Why should an NFL team draft you?
In post-workout interviews, I asked Williams, Patchan, Pierre-Louis and Rettig to give their sales pitches for why each thinks an NFL team should select them.
Williams: “I feel like I’m a great running back and I can be a great running back at the next level. I run downhill. I’m a power back but I have a unique combination of speed and size, so that just plays to my game. On tape, you see that I finish in the fourth quarter and I really punish the DBs which it keeps the flow of the game moving.”
Patchan: “I’m an energy-giver and quite honestly, I’m a gorgeous dude, you know, so I’d be the face of every poster and magazine they’ve got in their town.” (Perhaps my favorite answer I’ve received to this question all year. Props to Patchan for not taking himself too seriously.)
Pierre-Louis: “I’m a guy who always believes there’s more I can do. I’m never going to be satisfied. I don’t care if for example, I don’t make every play, let’s just say, I’m always going to keep pushing and making sure that I’m striving to get better.”
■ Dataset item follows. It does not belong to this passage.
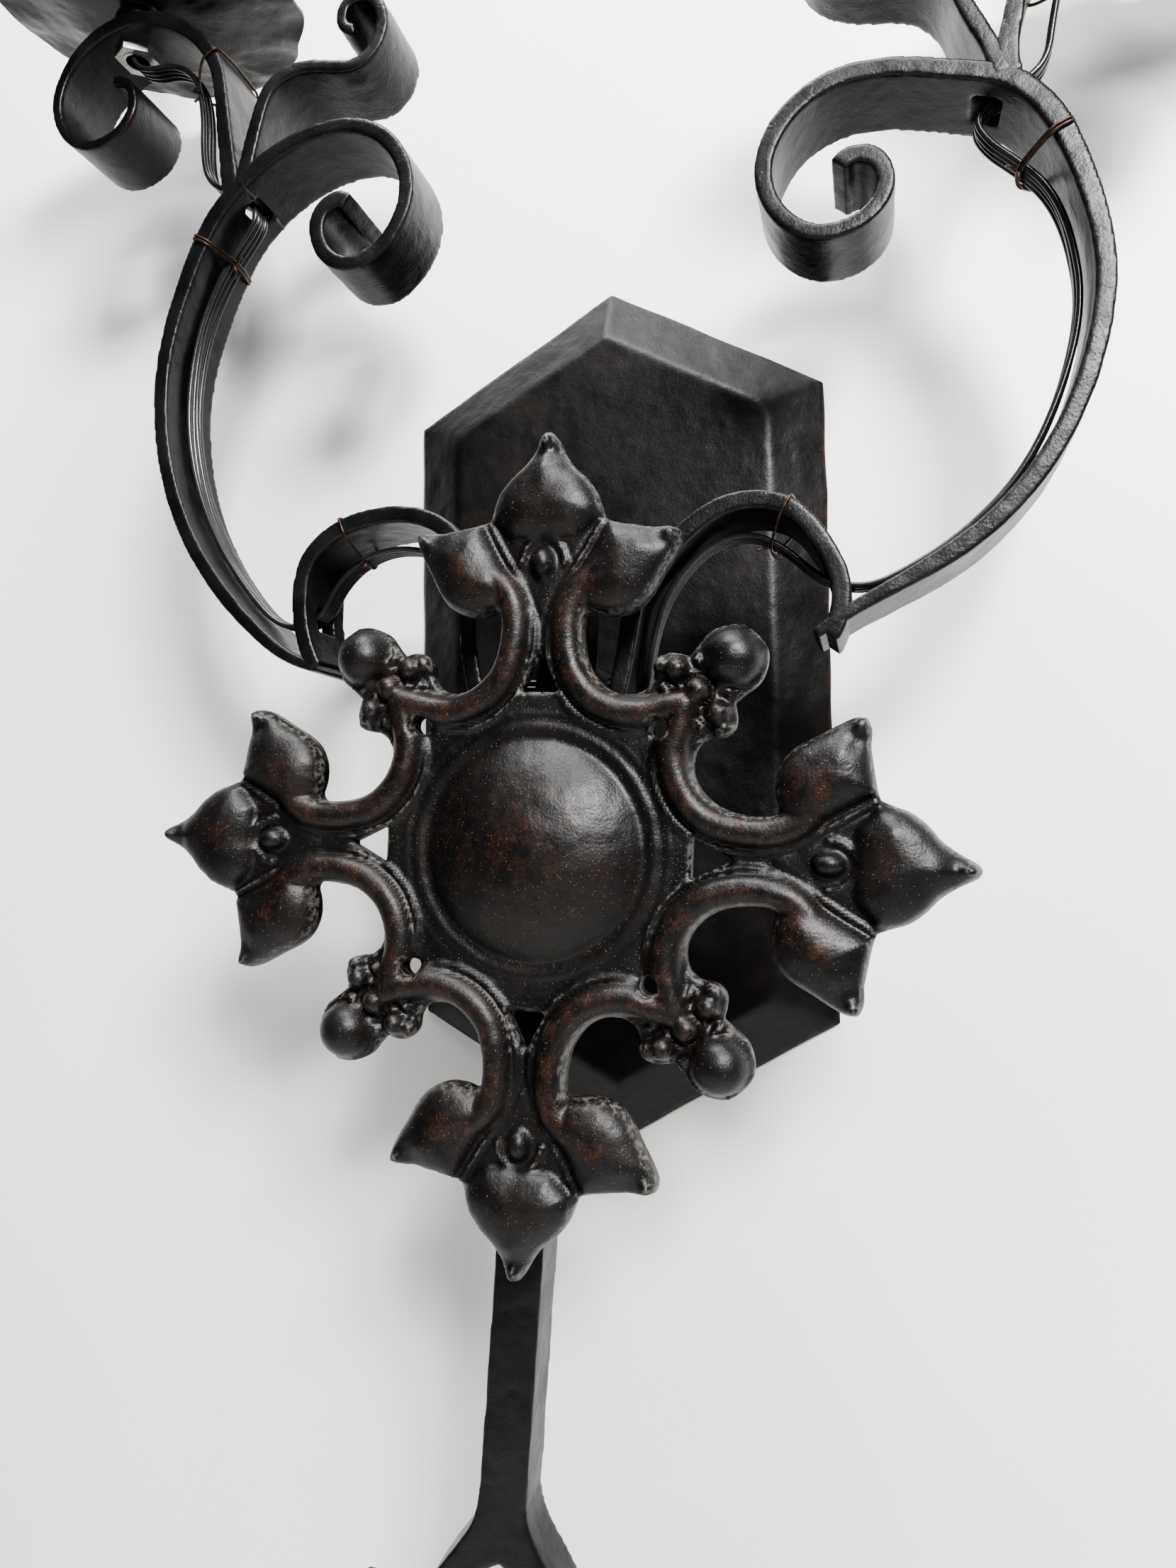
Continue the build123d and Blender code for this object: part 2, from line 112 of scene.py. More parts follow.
class Graph:
    def __init__(self, name):
        self.material = bpy.data.materials.new(name)
        self.material.use_nodes = True
        self.tree = self.material.node_tree
        self.tree.nodes.clear()

    def node(self, kind, settings, values, out=0):
        made = self.tree.nodes.new(kind)
        for key, setting in settings.items():
            setattr(made, key, setting)
        for key, given in values.items():
            if isinstance(given, Value):
                self.tree.links.new(given.socket, made.inputs[key])
            else:
                made.inputs[key].default_value = given
        return Value(self, made.outputs[out]) if made.outputs else made

    def spot(self):
        return self.node("ShaderNodeTexCoord", {}, {}, "Object")

    def cloud(self, size, detail=3.0, rough=0.55):     # size of a patch in mm
        values = {"Vector": self.spot(), "Scale": 1 / (size * mm), "Detail": detail, "Roughness": rough}
        return self.node("ShaderNodeTexNoise", {}, values)

    def cells(self, size):
        values = {"Vector": self.spot(), "Scale": 1 / (size * mm)}
        return self.node("ShaderNodeTexVoronoi", {}, values, "Distance")

    def painted(self, name):      # a number carried by the mesh
        return self.node("ShaderNodeAttribute", {"attribute_name": name}, {}, "Fac")

    def mix(self, share, first, second):
        values = {0: share}
        for key, colour in ((6, first), (7, second)):
            values[key] = colour if isinstance(colour, Value) else (*colour, 1)
        return self.node("ShaderNodeMix", {"data_type": "RGBA"}, values, 2)

    def bump(self, height, distance):
        return self.node("ShaderNodeBump", {}, {"Height": height, "Distance": distance * mm, "Strength": 1.0})

    def finish(self, values):
        shader = self.node("ShaderNodeBsdfPrincipled", {}, values)
        self.node("ShaderNodeOutputMaterial", {}, {"Surface": shader})
        return self.material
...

Rettig: “I feel like I’ve been through the wringer. I’ve been through so many different offenses, a lot of times, quarterbacks come in and there’s procedural issues with getting in and out of the huddle and some lengthy work on play calls and I don’t know, just hopefully teams work me out and they’ll work that out on their own.”
Addazio on his pupils
Addazio on Williams: “He’s a really, really tremendous kid, high, high character. Very, very intelligent guy, BC graduate. Tremendous worker on the field. His ability on the field, he’s a big, strong, fast, powerful runner. I talk about all those characteristics, his durability, his ability to take a punishment this season.
“There’s big backs out there, and there’s fast, small backs; there’s not a lot of big, fast backs. That’s what makes him unique.”
Addazio on Patchan: “I always thought he would be an NFL prospect. When I recruited him out of high school, and through his college career, he had all the attributes to be a first-round draft pick. He had that unbelievable toughness, really great on the field, tremendous athleticism … I thought he was always made to do this.”
Addazio said Williams and Patchan are both examples of guys who “do really well in the combine, but (are) also really good on football when you press play (on their tape).”
The media did not have quite as much access at BC as it did at UConn’s pro day Tuesday, so I was unable to come up with a full list of player measurables and teams represented. That said, I can confirm that the Buffalo Bills had a representative in attendance, while the school confirmed that 29 NFL teams attended Wednesday.